Dataset extract >>
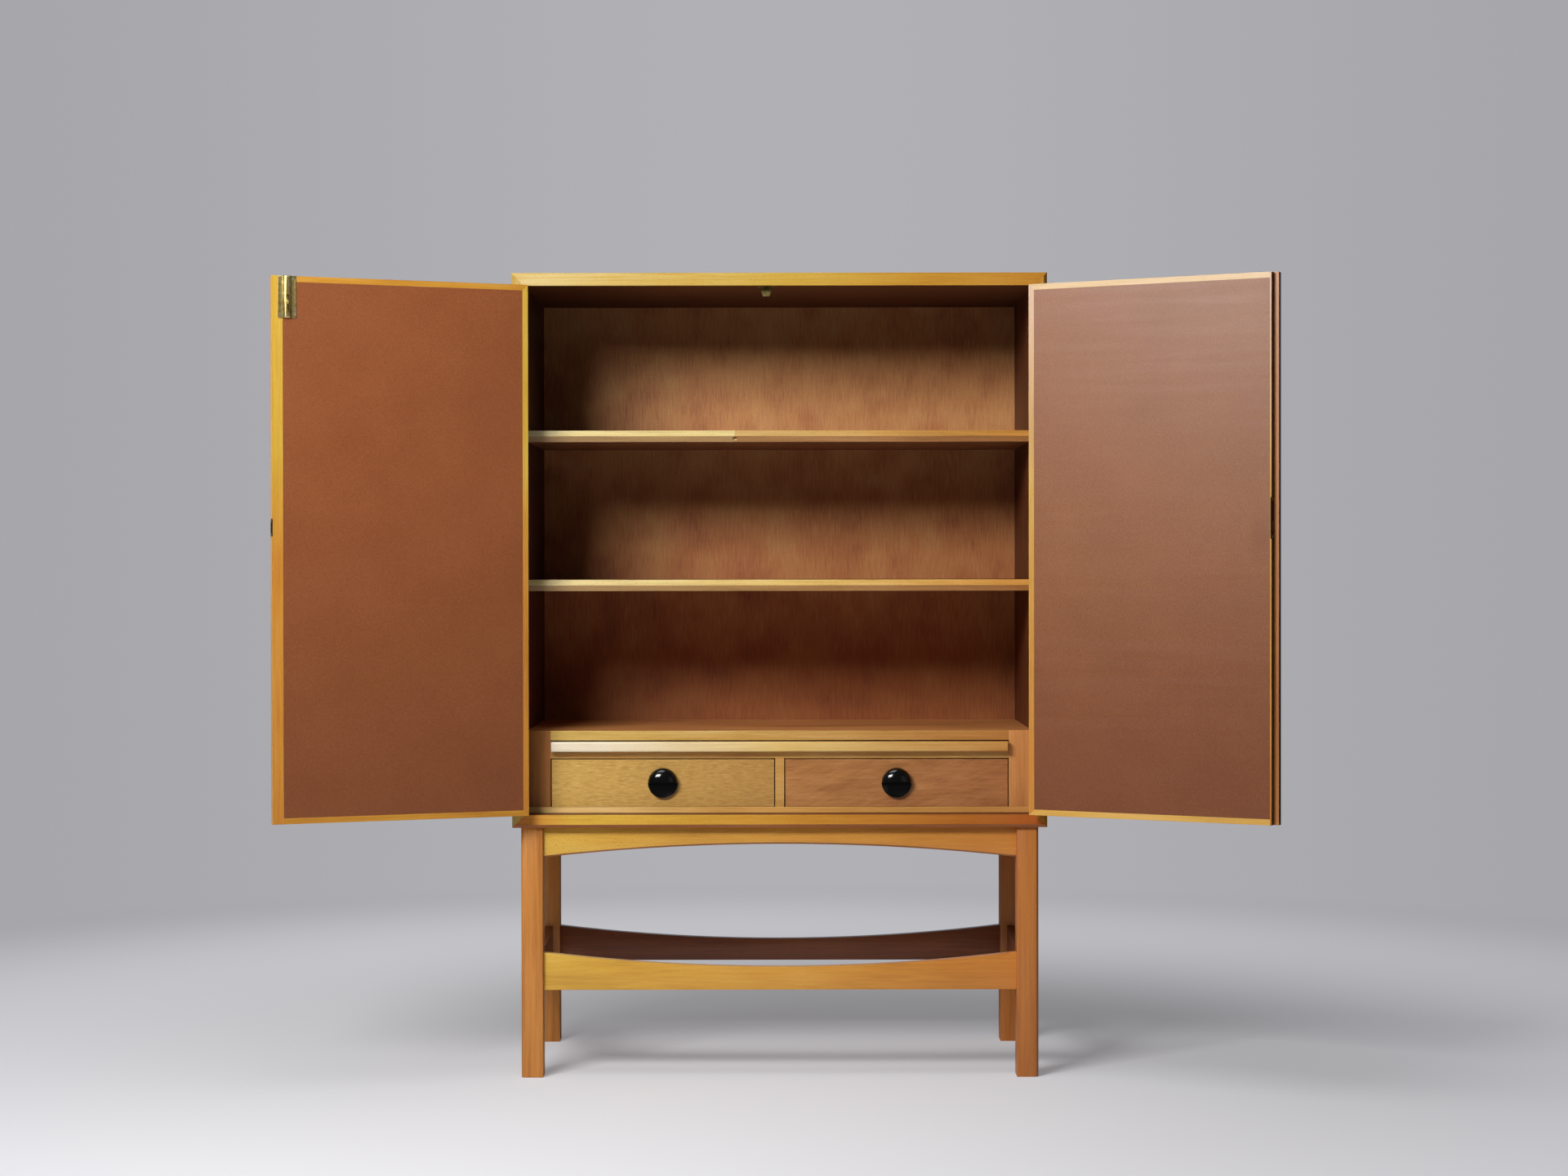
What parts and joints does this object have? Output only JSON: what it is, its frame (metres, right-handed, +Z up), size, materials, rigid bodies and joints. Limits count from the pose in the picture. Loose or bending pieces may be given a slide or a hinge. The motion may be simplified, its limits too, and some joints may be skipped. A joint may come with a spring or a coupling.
{
  "type": "storage cabinet",
  "caption": "Wooden storage cabinet on a four-legged stand, with two hinged doors, fixed shelves, a pull-out shelf and drawers with round cup knobs.",
  "frame": {"origin": "on the floor, on the cabinet's centre plane, midway front to back of the box it fills as it stands with both doors open", "axes": "+Z up, +X towards the viewer's right along the front, +Y towards the back; the front faces -Y"},
  "size_m": [1.8616, 0.7399, 1.55],
  "materials": {
    "amber_beech": "satin varnish",
    "amber_mahogany": "satin varnish",
    "veneer_carcass": "satin varnish",
    "drawer_wood": "waxed",
    "hardboard": "smooth, varnished",
    "aged_brass": "aged",
    "screw_brass": "aged",
    "screw_steel": "satin",
    "lock_steel": "satin",
    "black_bakelite": "polished"
  },
  "bodies": {
    "cabinet": {"front_left_leg": "amber_mahogany", "front_right_leg": "amber_mahogany", "back_left_leg": "amber_mahogany", "back_right_leg": "amber_mahogany", "front_apron": "amber_beech", "back_apron": "amber_beech", "left_apron": "amber_beech", "right_apron": "amber_beech", "front_stretcher": "amber_beech", "back_stretcher": "amber_beech", "left_stretcher": "amber_beech", "right_stretcher": "amber_beech", "corner_blocks": "amber_beech", "stand_screws": "screw_steel", "carcass_top": "veneer_carcass", "carcass_bottom": "veneer_carcass", "left_side": "veneer_carcass", "right_side": "veneer_carcass", "back_panel": "veneer_carcass", "carcass_screws": "screw_brass", "upper_shelf": "veneer_carcass", "lower_shelf": "veneer_carcass", "deck": "veneer_carcass", "drawer_stiles": "amber_mahogany", "slide_rail": "amber_beech", "bottom_rail": "amber_beech", "drawer_divider": "amber_beech", "drawer_runners": "drawer_wood", "slide_runners": "drawer_wood", "carcass_hinge_leaves": "aged_brass", "hinge_pins": "aged_brass", "bolt_keeper": "aged_brass"},
    "left_door": {"left_door_core": "veneer_carcass", "left_door_lippings": "amber_beech", "left_door_facing": "hardboard", "left_door_hinge_leaves": "aged_brass", "left_door_screws": "screw_brass", "bolt_case": "aged_brass", "lock_strike": "lock_steel"},
    "right_door": {"right_door_core": "veneer_carcass", "right_door_lippings": "amber_beech", "right_door_facing": "hardboard", "right_door_hinge_leaves": "aged_brass", "right_door_screws": "screw_brass", "lock_case": "lock_steel", "escutcheon": "aged_brass"},
    "left_drawer": {"left_drawer_front": "veneer_carcass", "left_drawer_box": "drawer_wood", "left_drawer_bottom": "drawer_wood", "left_knob": "black_bakelite", "left_knob_screw": "screw_steel"},
    "right_drawer": {"right_drawer_front": "veneer_carcass", "right_drawer_box": "drawer_wood", "right_drawer_bottom": "drawer_wood", "right_knob": "black_bakelite", "right_knob_screw": "screw_steel"},
    "pull_out": {"pull_out_shelf": "veneer_carcass", "pull_out_lip": "amber_beech"},
    "door_bolt": {"bolt_bar": "aged_brass"},
    "lock_tongue": {"lock_bolt": "lock_steel"}
  },
  "joints": [
    {"name": "left_door_hinge", "type": "hinge", "parent": "cabinet", "child": "left_door", "pos_m": [-0.48925, -0.1143, 1.0165], "axis": [0, 0, -1], "range_deg": [-158, 17]},
    {"name": "right_door_hinge", "type": "hinge", "parent": "cabinet", "child": "right_door", "pos_m": [0.48925, -0.1143, 1.0165], "axis": [0, 0, 1], "range_deg": [-151.5, 23.5]},
    {"name": "left_drawer_slide", "type": "slide", "parent": "cabinet", "child": "left_drawer", "axis": [0, -1, 0], "range_m": [0, 0.3]},
    {"name": "right_drawer_slide", "type": "slide", "parent": "cabinet", "child": "right_drawer", "axis": [0, -1, 0], "range_m": [0, 0.3]},
    {"name": "shelf_slide", "type": "slide", "parent": "cabinet", "child": "pull_out", "axis": [0, -1, 0], "range_m": [0, 0.28]},
    {"name": "door_bolt_slide", "type": "slide", "parent": "left_door", "child": "door_bolt", "axis": [0, 0, 1], "range_m": [0, 0.012]},
    {"name": "lock_throw", "type": "slide", "parent": "right_door", "child": "lock_tongue", "axis": [0.8788, -0.4772, 0], "range_m": [0, 0.007]}
  ]
}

Work to be completed >> Your task is to return the full listing exactly as it was given.

Finished answer >>
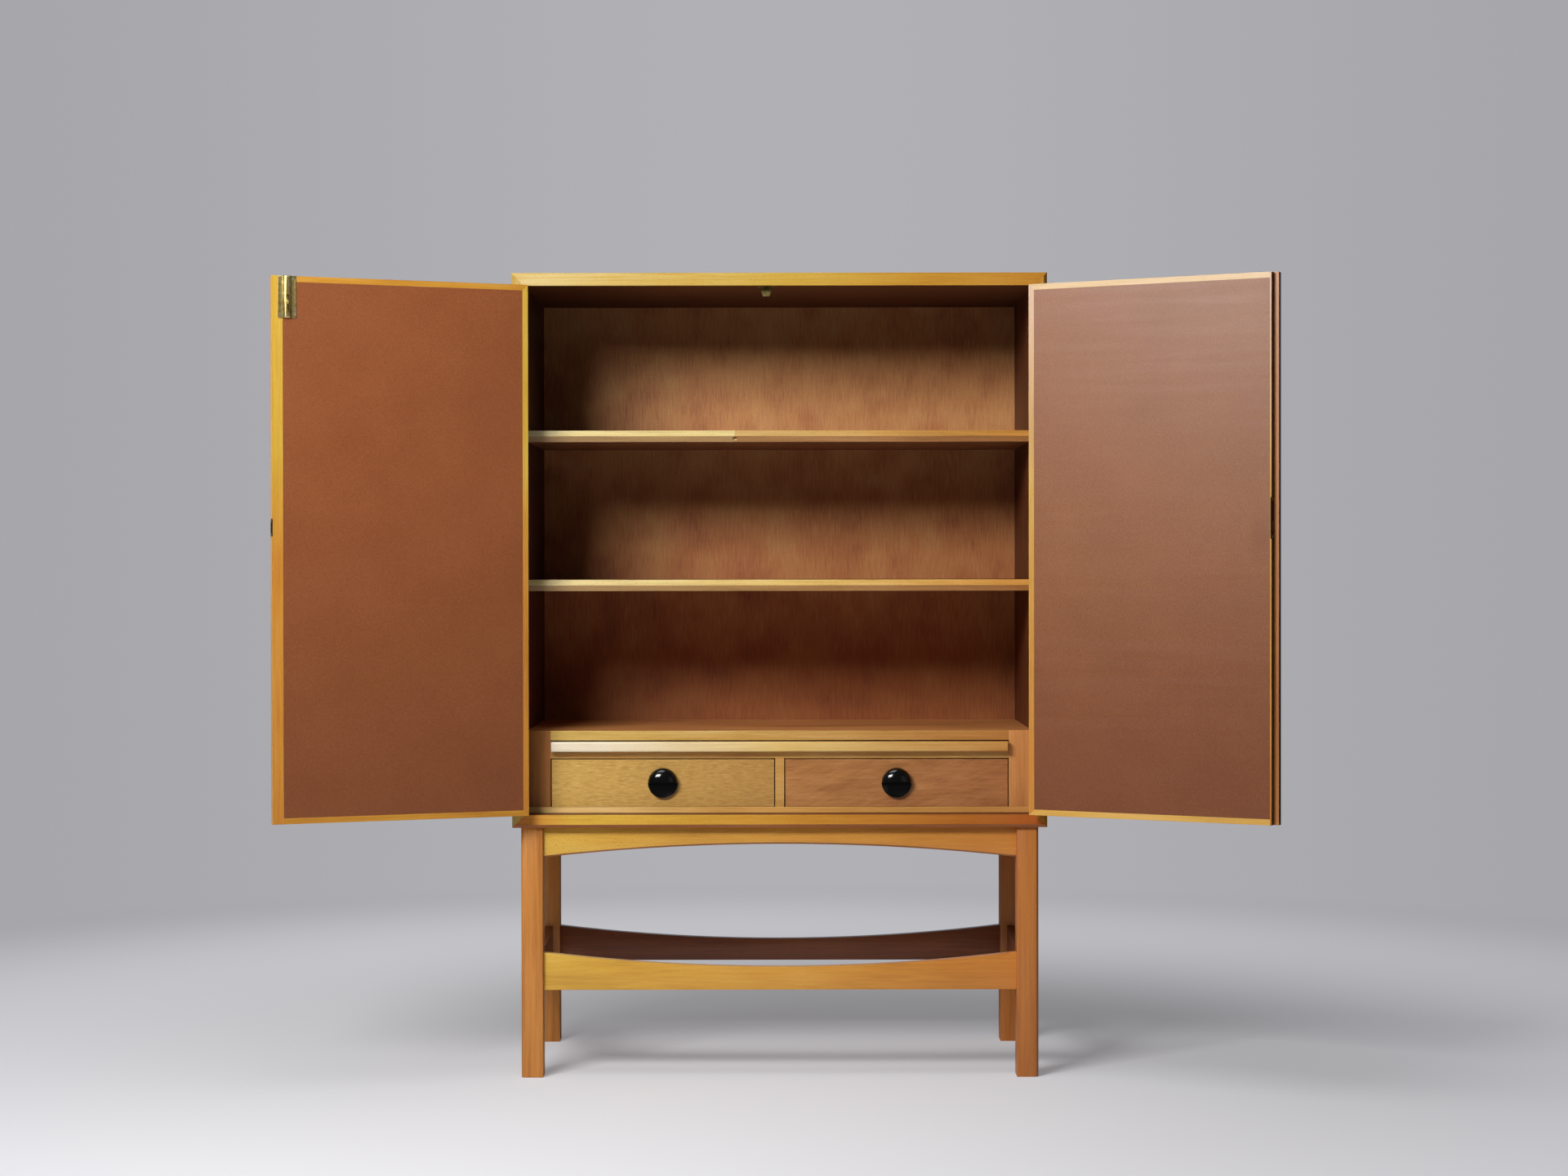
What parts and joints does this object have? Output only JSON: what it is, its frame (metres, right-handed, +Z up), size, materials, rigid bodies and joints. Limits count from the pose in the picture. Loose or bending pieces may be given a slide or a hinge. The motion may be simplified, its limits too, and some joints may be skipped. A joint may come with a spring or a coupling.
{
  "type": "storage cabinet",
  "caption": "Wooden storage cabinet on a four-legged stand, with two hinged doors, fixed shelves, a pull-out shelf and drawers with round cup knobs.",
  "frame": {"origin": "on the floor, on the cabinet's centre plane, midway front to back of the box it fills as it stands with both doors open", "axes": "+Z up, +X towards the viewer's right along the front, +Y towards the back; the front faces -Y"},
  "size_m": [1.8616, 0.7399, 1.55],
  "materials": {
    "amber_beech": "satin varnish",
    "amber_mahogany": "satin varnish",
    "veneer_carcass": "satin varnish",
    "drawer_wood": "waxed",
    "hardboard": "smooth, varnished",
    "aged_brass": "aged",
    "screw_brass": "aged",
    "screw_steel": "satin",
    "lock_steel": "satin",
    "black_bakelite": "polished"
  },
  "bodies": {
    "cabinet": {"front_left_leg": "amber_mahogany", "front_right_leg": "amber_mahogany", "back_left_leg": "amber_mahogany", "back_right_leg": "amber_mahogany", "front_apron": "amber_beech", "back_apron": "amber_beech", "left_apron": "amber_beech", "right_apron": "amber_beech", "front_stretcher": "amber_beech", "back_stretcher": "amber_beech", "left_stretcher": "amber_beech", "right_stretcher": "amber_beech", "corner_blocks": "amber_beech", "stand_screws": "screw_steel", "carcass_top": "veneer_carcass", "carcass_bottom": "veneer_carcass", "left_side": "veneer_carcass", "right_side": "veneer_carcass", "back_panel": "veneer_carcass", "carcass_screws": "screw_brass", "upper_shelf": "veneer_carcass", "lower_shelf": "veneer_carcass", "deck": "veneer_carcass", "drawer_stiles": "amber_mahogany", "slide_rail": "amber_beech", "bottom_rail": "amber_beech", "drawer_divider": "amber_beech", "drawer_runners": "drawer_wood", "slide_runners": "drawer_wood", "carcass_hinge_leaves": "aged_brass", "hinge_pins": "aged_brass", "bolt_keeper": "aged_brass"},
    "left_door": {"left_door_core": "veneer_carcass", "left_door_lippings": "amber_beech", "left_door_facing": "hardboard", "left_door_hinge_leaves": "aged_brass", "left_door_screws": "screw_brass", "bolt_case": "aged_brass", "lock_strike": "lock_steel"},
    "right_door": {"right_door_core": "veneer_carcass", "right_door_lippings": "amber_beech", "right_door_facing": "hardboard", "right_door_hinge_leaves": "aged_brass", "right_door_screws": "screw_brass", "lock_case": "lock_steel", "escutcheon": "aged_brass"},
    "left_drawer": {"left_drawer_front": "veneer_carcass", "left_drawer_box": "drawer_wood", "left_drawer_bottom": "drawer_wood", "left_knob": "black_bakelite", "left_knob_screw": "screw_steel"},
    "right_drawer": {"right_drawer_front": "veneer_carcass", "right_drawer_box": "drawer_wood", "right_drawer_bottom": "drawer_wood", "right_knob": "black_bakelite", "right_knob_screw": "screw_steel"},
    "pull_out": {"pull_out_shelf": "veneer_carcass", "pull_out_lip": "amber_beech"},
    "door_bolt": {"bolt_bar": "aged_brass"},
    "lock_tongue": {"lock_bolt": "lock_steel"}
  },
  "joints": [
    {"name": "left_door_hinge", "type": "hinge", "parent": "cabinet", "child": "left_door", "pos_m": [-0.48925, -0.1143, 1.0165], "axis": [0, 0, -1], "range_deg": [-158, 17]},
    {"name": "right_door_hinge", "type": "hinge", "parent": "cabinet", "child": "right_door", "pos_m": [0.48925, -0.1143, 1.0165], "axis": [0, 0, 1], "range_deg": [-151.5, 23.5]},
    {"name": "left_drawer_slide", "type": "slide", "parent": "cabinet", "child": "left_drawer", "axis": [0, -1, 0], "range_m": [0, 0.3]},
    {"name": "right_drawer_slide", "type": "slide", "parent": "cabinet", "child": "right_drawer", "axis": [0, -1, 0], "range_m": [0, 0.3]},
    {"name": "shelf_slide", "type": "slide", "parent": "cabinet", "child": "pull_out", "axis": [0, -1, 0], "range_m": [0, 0.28]},
    {"name": "door_bolt_slide", "type": "slide", "parent": "left_door", "child": "door_bolt", "axis": [0, 0, 1], "range_m": [0, 0.012]},
    {"name": "lock_throw", "type": "slide", "parent": "right_door", "child": "lock_tongue", "axis": [0.8788, -0.4772, 0], "range_m": [0, 0.007]}
  ]
}